The real-life couple apparently were devout Catholics, and would not support the new Hitlerian regime after the Anschluss in 1938 when the German army invaded Austria, and the film’s events seem to stay pretty close to what went on. Jägerstätter gets called up in 1940 and does his military training, but is relieved when, after the fall of France, farmers are allowed to return to their farms as important war workers. But over time his disavowal of Hitler becomes well known and much resented by families whose sons are at the front. When he’s eventually called up again in 1943, he refuses the oath of loyalty to the Führer, thereby setting himself on a path to execution.

A Hidden Life (2018)

A Hidden Life (2018)

But Malick seems only vestigially interested in the depiction of these dramatic happenings. He’s more interested in what his characters often muse about: the wind, the sky, the trees, how light falls through a window etc. One uncharacteristic move is his inclusion of archive Hitler footage, from motorcades, Nuremberg rallies and in particular the famous creepy Berchtesgaden footage of Hitler with a toddler. But it’s used ineffectually, like a brief gesture to reality. The war, in fact, barely intrudes on the proceedings. When Jägerstätter is in Tegel prison in Berlin 1943 you’d hardly know that the city was being bombed all the time by the allies.

Instead Malick, eschewing dialogue for the banal questioning voiceover he must consider his contribution to today’s cinema, concentrates on the clichés: “How simple life was then. No trouble could reach our valley. We lived above the clouds. What’s happened to our country?” I’d estimate there are more clichés per minute than in The Sound of Music.

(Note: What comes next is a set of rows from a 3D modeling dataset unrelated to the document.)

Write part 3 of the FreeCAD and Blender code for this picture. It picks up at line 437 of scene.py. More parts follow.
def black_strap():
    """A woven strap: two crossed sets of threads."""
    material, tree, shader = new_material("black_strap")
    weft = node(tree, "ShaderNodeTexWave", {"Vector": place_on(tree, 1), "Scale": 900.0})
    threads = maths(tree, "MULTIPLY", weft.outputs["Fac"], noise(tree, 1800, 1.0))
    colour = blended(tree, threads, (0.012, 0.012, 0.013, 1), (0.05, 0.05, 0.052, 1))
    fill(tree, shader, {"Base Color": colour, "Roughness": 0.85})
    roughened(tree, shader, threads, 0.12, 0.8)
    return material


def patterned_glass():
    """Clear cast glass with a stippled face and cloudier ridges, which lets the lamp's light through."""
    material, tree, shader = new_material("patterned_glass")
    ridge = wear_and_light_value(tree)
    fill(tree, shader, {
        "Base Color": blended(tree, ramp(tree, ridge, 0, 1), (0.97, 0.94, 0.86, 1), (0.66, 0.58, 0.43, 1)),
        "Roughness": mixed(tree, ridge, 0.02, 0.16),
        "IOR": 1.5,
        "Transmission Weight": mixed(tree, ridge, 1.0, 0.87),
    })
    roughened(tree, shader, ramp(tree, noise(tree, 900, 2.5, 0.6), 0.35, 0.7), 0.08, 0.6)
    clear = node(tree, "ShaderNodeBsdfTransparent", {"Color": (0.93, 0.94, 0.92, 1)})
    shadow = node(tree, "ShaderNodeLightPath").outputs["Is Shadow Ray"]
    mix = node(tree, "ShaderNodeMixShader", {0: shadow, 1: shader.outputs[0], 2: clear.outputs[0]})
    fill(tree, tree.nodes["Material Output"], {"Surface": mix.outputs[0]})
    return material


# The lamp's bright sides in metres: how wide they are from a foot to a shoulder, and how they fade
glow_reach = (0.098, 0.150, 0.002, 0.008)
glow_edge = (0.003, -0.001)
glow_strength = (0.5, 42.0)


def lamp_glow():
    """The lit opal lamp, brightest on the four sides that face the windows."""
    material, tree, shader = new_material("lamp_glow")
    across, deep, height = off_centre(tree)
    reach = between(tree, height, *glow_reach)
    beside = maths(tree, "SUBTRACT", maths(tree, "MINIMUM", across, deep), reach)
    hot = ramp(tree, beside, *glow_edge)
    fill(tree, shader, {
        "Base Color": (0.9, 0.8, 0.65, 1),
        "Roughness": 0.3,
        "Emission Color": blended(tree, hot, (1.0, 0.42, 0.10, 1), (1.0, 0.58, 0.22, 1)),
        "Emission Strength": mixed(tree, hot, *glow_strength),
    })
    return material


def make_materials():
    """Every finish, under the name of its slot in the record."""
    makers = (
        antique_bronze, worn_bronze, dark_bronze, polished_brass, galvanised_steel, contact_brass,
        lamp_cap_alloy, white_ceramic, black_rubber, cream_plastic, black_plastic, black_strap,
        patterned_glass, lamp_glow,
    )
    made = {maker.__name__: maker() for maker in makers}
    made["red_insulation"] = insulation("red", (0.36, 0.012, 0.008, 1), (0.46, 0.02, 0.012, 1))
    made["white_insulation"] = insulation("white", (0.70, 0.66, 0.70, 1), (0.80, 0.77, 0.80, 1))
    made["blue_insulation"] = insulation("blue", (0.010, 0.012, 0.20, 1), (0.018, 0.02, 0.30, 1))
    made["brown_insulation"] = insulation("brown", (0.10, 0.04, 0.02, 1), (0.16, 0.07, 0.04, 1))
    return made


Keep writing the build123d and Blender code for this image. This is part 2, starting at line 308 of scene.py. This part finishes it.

Most peculiar is the use of languages. Whenever anyone shouts or has bad things to say it’s always in German, whereas the voiceovers and anything gentle or kind are in English. This problem is particularly pronounced in the trial scenes where the Nazi prosecutors scream in German while the more reasonable Judge Lueben (Bruno Ganz, who got a sigh of sad appreciation when he came on screen) speaks English to Jägerstätter. (To be clear: both are meant to represent Germans and Austrians speaking their native language.) Obviously, to Malick, good and evil speak different languages.

Jägerstätter with Bruno Ganz as Judge Lueben

Jägerstätter with Bruno Ganz as Judge Lueben

As far as how the film looks is concerned, we get the same Steadicam moves, the same distorting short lens that uglifies peripheral people but lengthens every corridor to hint at infinity. The actors are given so little to work with that they gamely embody the emotion required with the requisite expressions.

If anything A Hidden Life is more God-adoring than Malick’s run of films since Tree of Life. But I don’t sense any attempt to convince or convert. Malick is just vaunting an ordinary farmer from the wrong side of the war who’s been beatified by the Catholic church. It’s almost as if Jägerstätter’s then-unsung death holds more import than the millions being slaughtered in cities and at the front, not to mention the death camps. A Hidden Life is above the clouds in the worst possible way.